▶ _What to do_
Repeat all of the data precisely.

- - -

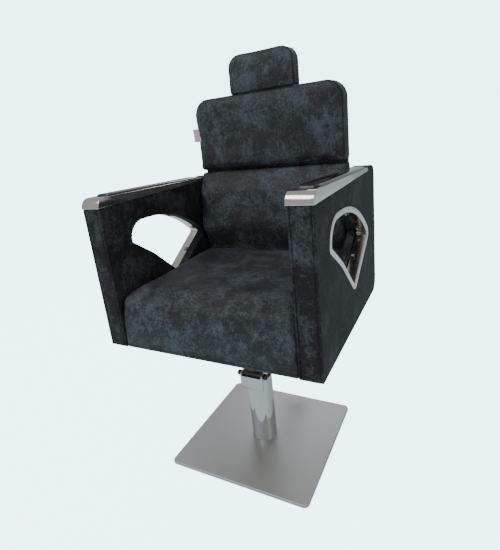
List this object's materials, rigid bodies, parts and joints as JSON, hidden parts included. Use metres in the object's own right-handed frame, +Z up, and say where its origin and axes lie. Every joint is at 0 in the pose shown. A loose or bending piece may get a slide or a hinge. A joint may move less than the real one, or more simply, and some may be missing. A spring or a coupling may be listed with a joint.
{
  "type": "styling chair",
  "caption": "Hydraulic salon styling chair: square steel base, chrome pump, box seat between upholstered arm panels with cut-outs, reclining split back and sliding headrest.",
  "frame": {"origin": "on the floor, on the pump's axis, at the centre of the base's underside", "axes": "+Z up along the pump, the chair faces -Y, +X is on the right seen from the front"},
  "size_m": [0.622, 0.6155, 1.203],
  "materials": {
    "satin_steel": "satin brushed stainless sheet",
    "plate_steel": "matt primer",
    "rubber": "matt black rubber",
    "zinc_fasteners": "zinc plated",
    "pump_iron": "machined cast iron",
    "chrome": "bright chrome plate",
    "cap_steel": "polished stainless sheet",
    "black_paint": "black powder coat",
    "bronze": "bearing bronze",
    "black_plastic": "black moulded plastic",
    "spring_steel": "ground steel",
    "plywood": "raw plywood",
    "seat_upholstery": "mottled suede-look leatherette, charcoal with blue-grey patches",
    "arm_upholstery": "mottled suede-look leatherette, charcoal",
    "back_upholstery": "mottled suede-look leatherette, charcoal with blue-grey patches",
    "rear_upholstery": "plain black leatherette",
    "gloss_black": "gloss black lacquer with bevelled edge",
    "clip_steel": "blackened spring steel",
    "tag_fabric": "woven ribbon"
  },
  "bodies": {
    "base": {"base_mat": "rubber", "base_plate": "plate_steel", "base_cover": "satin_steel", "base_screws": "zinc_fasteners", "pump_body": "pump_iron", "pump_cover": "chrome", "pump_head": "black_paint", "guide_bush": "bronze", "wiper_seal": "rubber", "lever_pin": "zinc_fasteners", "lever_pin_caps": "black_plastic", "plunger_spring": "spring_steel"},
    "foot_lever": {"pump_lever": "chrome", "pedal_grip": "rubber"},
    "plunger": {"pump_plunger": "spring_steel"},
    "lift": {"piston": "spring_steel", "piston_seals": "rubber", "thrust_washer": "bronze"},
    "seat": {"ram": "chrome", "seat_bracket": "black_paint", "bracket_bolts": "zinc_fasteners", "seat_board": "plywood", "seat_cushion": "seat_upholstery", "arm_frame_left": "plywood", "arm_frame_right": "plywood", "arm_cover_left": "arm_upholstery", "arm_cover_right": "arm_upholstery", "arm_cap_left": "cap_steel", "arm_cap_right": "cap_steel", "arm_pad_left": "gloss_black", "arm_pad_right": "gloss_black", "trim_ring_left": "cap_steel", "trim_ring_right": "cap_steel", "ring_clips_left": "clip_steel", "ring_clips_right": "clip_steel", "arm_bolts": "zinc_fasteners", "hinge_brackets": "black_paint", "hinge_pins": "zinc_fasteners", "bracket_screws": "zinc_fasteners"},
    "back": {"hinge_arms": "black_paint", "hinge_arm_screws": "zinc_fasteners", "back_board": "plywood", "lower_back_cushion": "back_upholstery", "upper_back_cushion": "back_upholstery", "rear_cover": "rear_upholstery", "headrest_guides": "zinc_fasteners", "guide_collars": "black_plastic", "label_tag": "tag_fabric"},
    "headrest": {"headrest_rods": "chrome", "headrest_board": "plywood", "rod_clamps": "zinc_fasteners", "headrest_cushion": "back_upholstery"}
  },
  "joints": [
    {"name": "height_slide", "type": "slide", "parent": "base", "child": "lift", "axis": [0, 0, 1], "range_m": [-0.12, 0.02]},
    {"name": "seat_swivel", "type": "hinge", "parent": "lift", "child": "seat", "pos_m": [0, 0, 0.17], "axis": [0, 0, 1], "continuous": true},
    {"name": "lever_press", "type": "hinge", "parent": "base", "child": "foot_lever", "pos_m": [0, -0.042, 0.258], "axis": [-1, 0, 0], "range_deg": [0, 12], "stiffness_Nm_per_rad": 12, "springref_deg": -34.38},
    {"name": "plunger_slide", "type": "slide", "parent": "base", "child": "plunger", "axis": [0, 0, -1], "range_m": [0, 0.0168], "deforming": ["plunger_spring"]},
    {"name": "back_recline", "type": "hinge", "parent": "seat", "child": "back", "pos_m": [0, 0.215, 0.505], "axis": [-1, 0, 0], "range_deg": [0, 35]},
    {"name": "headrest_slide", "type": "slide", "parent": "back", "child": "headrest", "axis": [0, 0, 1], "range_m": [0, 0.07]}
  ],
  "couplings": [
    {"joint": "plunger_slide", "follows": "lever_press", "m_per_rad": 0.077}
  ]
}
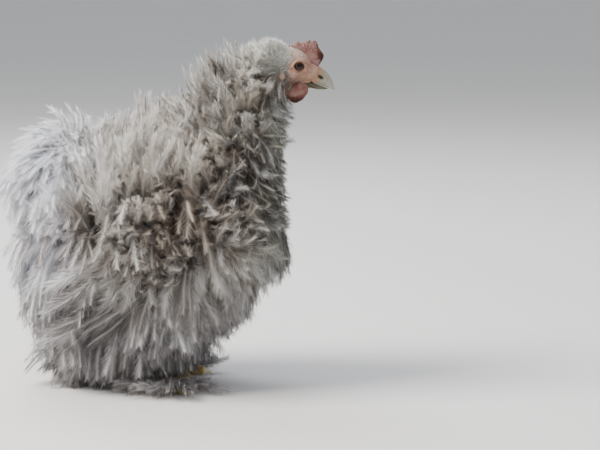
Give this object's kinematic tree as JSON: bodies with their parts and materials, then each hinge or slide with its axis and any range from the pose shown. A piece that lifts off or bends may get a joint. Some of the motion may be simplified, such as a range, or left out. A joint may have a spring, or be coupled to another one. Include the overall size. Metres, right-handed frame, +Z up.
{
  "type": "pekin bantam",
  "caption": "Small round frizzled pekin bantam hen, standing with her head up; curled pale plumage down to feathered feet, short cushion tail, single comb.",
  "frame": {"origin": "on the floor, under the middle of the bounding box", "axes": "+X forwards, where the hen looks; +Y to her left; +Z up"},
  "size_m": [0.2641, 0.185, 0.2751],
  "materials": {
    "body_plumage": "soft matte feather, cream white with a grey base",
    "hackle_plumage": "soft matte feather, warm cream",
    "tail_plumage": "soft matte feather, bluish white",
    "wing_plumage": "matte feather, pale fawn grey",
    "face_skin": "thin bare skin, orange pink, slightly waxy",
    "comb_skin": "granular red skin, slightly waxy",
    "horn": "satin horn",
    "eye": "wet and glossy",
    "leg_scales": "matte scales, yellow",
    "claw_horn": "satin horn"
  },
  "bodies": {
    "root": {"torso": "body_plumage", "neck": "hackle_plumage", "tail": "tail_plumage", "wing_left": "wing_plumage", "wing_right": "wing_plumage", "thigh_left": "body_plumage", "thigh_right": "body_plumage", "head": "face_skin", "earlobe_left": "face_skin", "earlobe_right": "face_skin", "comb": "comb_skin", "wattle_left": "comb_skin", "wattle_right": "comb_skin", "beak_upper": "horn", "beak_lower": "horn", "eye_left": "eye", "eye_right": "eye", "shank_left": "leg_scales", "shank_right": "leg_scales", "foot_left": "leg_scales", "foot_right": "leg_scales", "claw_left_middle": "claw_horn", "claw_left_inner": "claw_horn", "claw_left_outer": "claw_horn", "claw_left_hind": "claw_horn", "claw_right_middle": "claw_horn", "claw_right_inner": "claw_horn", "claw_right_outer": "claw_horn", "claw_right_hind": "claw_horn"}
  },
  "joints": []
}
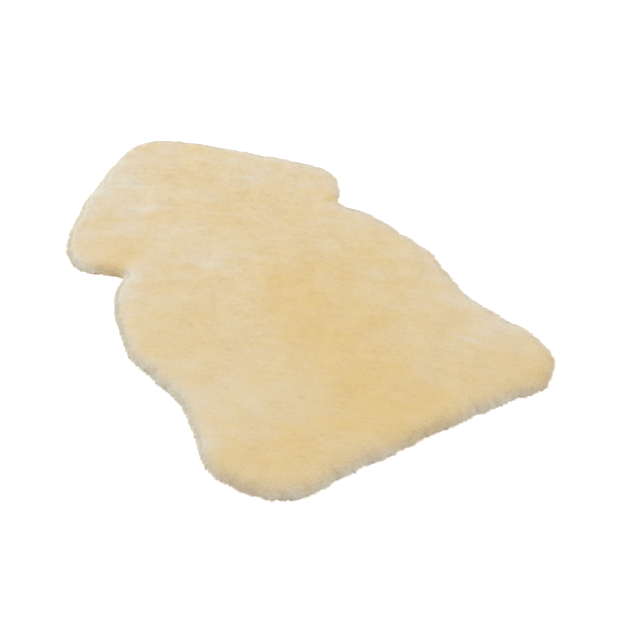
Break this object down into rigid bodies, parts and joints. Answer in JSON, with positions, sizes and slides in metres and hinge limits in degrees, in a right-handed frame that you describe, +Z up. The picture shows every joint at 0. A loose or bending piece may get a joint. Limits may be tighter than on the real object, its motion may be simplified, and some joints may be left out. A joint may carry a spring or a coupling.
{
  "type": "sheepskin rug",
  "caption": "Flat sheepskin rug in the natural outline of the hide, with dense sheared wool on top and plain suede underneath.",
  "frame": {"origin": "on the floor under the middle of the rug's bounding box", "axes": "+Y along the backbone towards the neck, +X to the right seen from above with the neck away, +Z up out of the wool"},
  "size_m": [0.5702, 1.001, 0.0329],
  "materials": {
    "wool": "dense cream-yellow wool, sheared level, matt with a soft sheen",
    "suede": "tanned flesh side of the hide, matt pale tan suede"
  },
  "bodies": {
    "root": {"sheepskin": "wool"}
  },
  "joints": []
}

- - -

▶ _The reply_
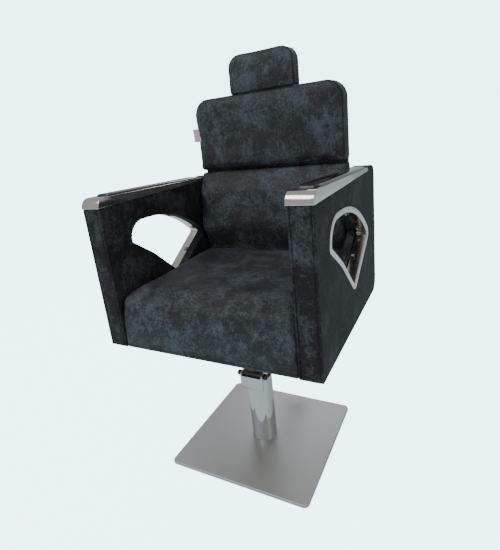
List this object's materials, rigid bodies, parts and joints as JSON, hidden parts included. Use metres in the object's own right-handed frame, +Z up, and say where its origin and axes lie. Every joint is at 0 in the pose shown. A loose or bending piece may get a slide or a hinge. A joint may move less than the real one, or more simply, and some may be missing. A spring or a coupling may be listed with a joint.
{
  "type": "styling chair",
  "caption": "Hydraulic salon styling chair: square steel base, chrome pump, box seat between upholstered arm panels with cut-outs, reclining split back and sliding headrest.",
  "frame": {"origin": "on the floor, on the pump's axis, at the centre of the base's underside", "axes": "+Z up along the pump, the chair faces -Y, +X is on the right seen from the front"},
  "size_m": [0.622, 0.6155, 1.203],
  "materials": {
    "satin_steel": "satin brushed stainless sheet",
    "plate_steel": "matt primer",
    "rubber": "matt black rubber",
    "zinc_fasteners": "zinc plated",
    "pump_iron": "machined cast iron",
    "chrome": "bright chrome plate",
    "cap_steel": "polished stainless sheet",
    "black_paint": "black powder coat",
    "bronze": "bearing bronze",
    "black_plastic": "black moulded plastic",
    "spring_steel": "ground steel",
    "plywood": "raw plywood",
    "seat_upholstery": "mottled suede-look leatherette, charcoal with blue-grey patches",
    "arm_upholstery": "mottled suede-look leatherette, charcoal",
    "back_upholstery": "mottled suede-look leatherette, charcoal with blue-grey patches",
    "rear_upholstery": "plain black leatherette",
    "gloss_black": "gloss black lacquer with bevelled edge",
    "clip_steel": "blackened spring steel",
    "tag_fabric": "woven ribbon"
  },
  "bodies": {
    "base": {"base_mat": "rubber", "base_plate": "plate_steel", "base_cover": "satin_steel", "base_screws": "zinc_fasteners", "pump_body": "pump_iron", "pump_cover": "chrome", "pump_head": "black_paint", "guide_bush": "bronze", "wiper_seal": "rubber", "lever_pin": "zinc_fasteners", "lever_pin_caps": "black_plastic", "plunger_spring": "spring_steel"},
    "foot_lever": {"pump_lever": "chrome", "pedal_grip": "rubber"},
    "plunger": {"pump_plunger": "spring_steel"},
    "lift": {"piston": "spring_steel", "piston_seals": "rubber", "thrust_washer": "bronze"},
    "seat": {"ram": "chrome", "seat_bracket": "black_paint", "bracket_bolts": "zinc_fasteners", "seat_board": "plywood", "seat_cushion": "seat_upholstery", "arm_frame_left": "plywood", "arm_frame_right": "plywood", "arm_cover_left": "arm_upholstery", "arm_cover_right": "arm_upholstery", "arm_cap_left": "cap_steel", "arm_cap_right": "cap_steel", "arm_pad_left": "gloss_black", "arm_pad_right": "gloss_black", "trim_ring_left": "cap_steel", "trim_ring_right": "cap_steel", "ring_clips_left": "clip_steel", "ring_clips_right": "clip_steel", "arm_bolts": "zinc_fasteners", "hinge_brackets": "black_paint", "hinge_pins": "zinc_fasteners", "bracket_screws": "zinc_fasteners"},
    "back": {"hinge_arms": "black_paint", "hinge_arm_screws": "zinc_fasteners", "back_board": "plywood", "lower_back_cushion": "back_upholstery", "upper_back_cushion": "back_upholstery", "rear_cover": "rear_upholstery", "headrest_guides": "zinc_fasteners", "guide_collars": "black_plastic", "label_tag": "tag_fabric"},
    "headrest": {"headrest_rods": "chrome", "headrest_board": "plywood", "rod_clamps": "zinc_fasteners", "headrest_cushion": "back_upholstery"}
  },
  "joints": [
    {"name": "height_slide", "type": "slide", "parent": "base", "child": "lift", "axis": [0, 0, 1], "range_m": [-0.12, 0.02]},
    {"name": "seat_swivel", "type": "hinge", "parent": "lift", "child": "seat", "pos_m": [0, 0, 0.17], "axis": [0, 0, 1], "continuous": true},
    {"name": "lever_press", "type": "hinge", "parent": "base", "child": "foot_lever", "pos_m": [0, -0.042, 0.258], "axis": [-1, 0, 0], "range_deg": [0, 12], "stiffness_Nm_per_rad": 12, "springref_deg": -34.38},
    {"name": "plunger_slide", "type": "slide", "parent": "base", "child": "plunger", "axis": [0, 0, -1], "range_m": [0, 0.0168], "deforming": ["plunger_spring"]},
    {"name": "back_recline", "type": "hinge", "parent": "seat", "child": "back", "pos_m": [0, 0.215, 0.505], "axis": [-1, 0, 0], "range_deg": [0, 35]},
    {"name": "headrest_slide", "type": "slide", "parent": "back", "child": "headrest", "axis": [0, 0, 1], "range_m": [0, 0.07]}
  ],
  "couplings": [
    {"joint": "plunger_slide", "follows": "lever_press", "m_per_rad": 0.077}
  ]
}
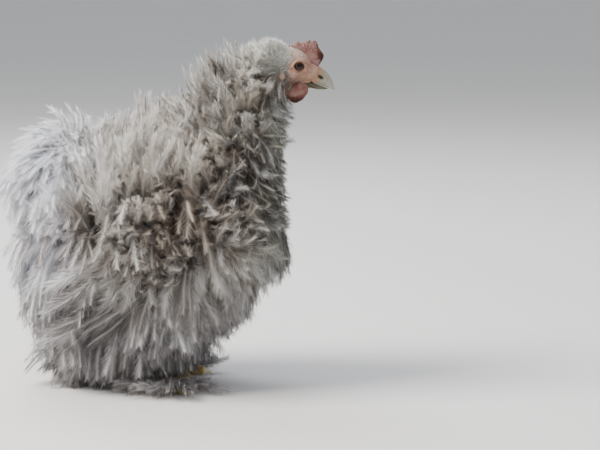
Give this object's kinematic tree as JSON: bodies with their parts and materials, then each hinge or slide with its axis and any range from the pose shown. A piece that lifts off or bends may get a joint. Some of the motion may be simplified, such as a range, or left out. A joint may have a spring, or be coupled to another one. Include the overall size. Metres, right-handed frame, +Z up.
{
  "type": "pekin bantam",
  "caption": "Small round frizzled pekin bantam hen, standing with her head up; curled pale plumage down to feathered feet, short cushion tail, single comb.",
  "frame": {"origin": "on the floor, under the middle of the bounding box", "axes": "+X forwards, where the hen looks; +Y to her left; +Z up"},
  "size_m": [0.2641, 0.185, 0.2751],
  "materials": {
    "body_plumage": "soft matte feather, cream white with a grey base",
    "hackle_plumage": "soft matte feather, warm cream",
    "tail_plumage": "soft matte feather, bluish white",
    "wing_plumage": "matte feather, pale fawn grey",
    "face_skin": "thin bare skin, orange pink, slightly waxy",
    "comb_skin": "granular red skin, slightly waxy",
    "horn": "satin horn",
    "eye": "wet and glossy",
    "leg_scales": "matte scales, yellow",
    "claw_horn": "satin horn"
  },
  "bodies": {
    "root": {"torso": "body_plumage", "neck": "hackle_plumage", "tail": "tail_plumage", "wing_left": "wing_plumage", "wing_right": "wing_plumage", "thigh_left": "body_plumage", "thigh_right": "body_plumage", "head": "face_skin", "earlobe_left": "face_skin", "earlobe_right": "face_skin", "comb": "comb_skin", "wattle_left": "comb_skin", "wattle_right": "comb_skin", "beak_upper": "horn", "beak_lower": "horn", "eye_left": "eye", "eye_right": "eye", "shank_left": "leg_scales", "shank_right": "leg_scales", "foot_left": "leg_scales", "foot_right": "leg_scales", "claw_left_middle": "claw_horn", "claw_left_inner": "claw_horn", "claw_left_outer": "claw_horn", "claw_left_hind": "claw_horn", "claw_right_middle": "claw_horn", "claw_right_inner": "claw_horn", "claw_right_outer": "claw_horn", "claw_right_hind": "claw_horn"}
  },
  "joints": []
}
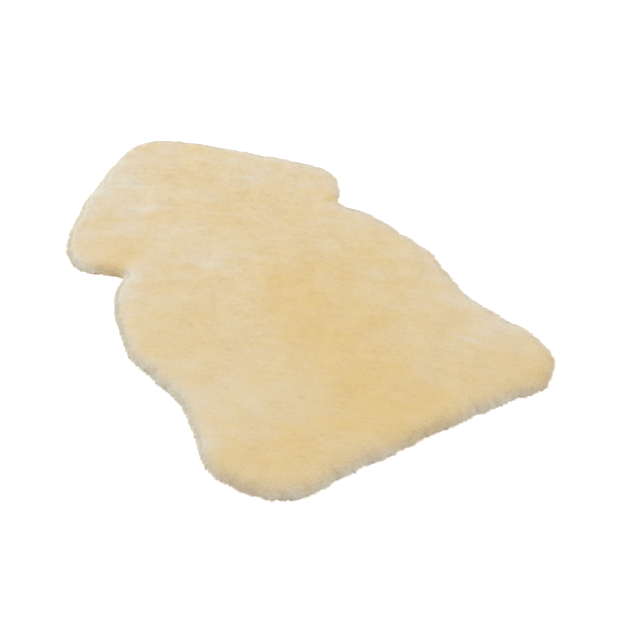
Break this object down into rigid bodies, parts and joints. Answer in JSON, with positions, sizes and slides in metres and hinge limits in degrees, in a right-handed frame that you describe, +Z up. The picture shows every joint at 0. A loose or bending piece may get a joint. Limits may be tighter than on the real object, its motion may be simplified, and some joints may be left out. A joint may carry a spring or a coupling.
{
  "type": "sheepskin rug",
  "caption": "Flat sheepskin rug in the natural outline of the hide, with dense sheared wool on top and plain suede underneath.",
  "frame": {"origin": "on the floor under the middle of the rug's bounding box", "axes": "+Y along the backbone towards the neck, +X to the right seen from above with the neck away, +Z up out of the wool"},
  "size_m": [0.5702, 1.001, 0.0329],
  "materials": {
    "wool": "dense cream-yellow wool, sheared level, matt with a soft sheen",
    "suede": "tanned flesh side of the hide, matt pale tan suede"
  },
  "bodies": {
    "root": {"sheepskin": "wool"}
  },
  "joints": []
}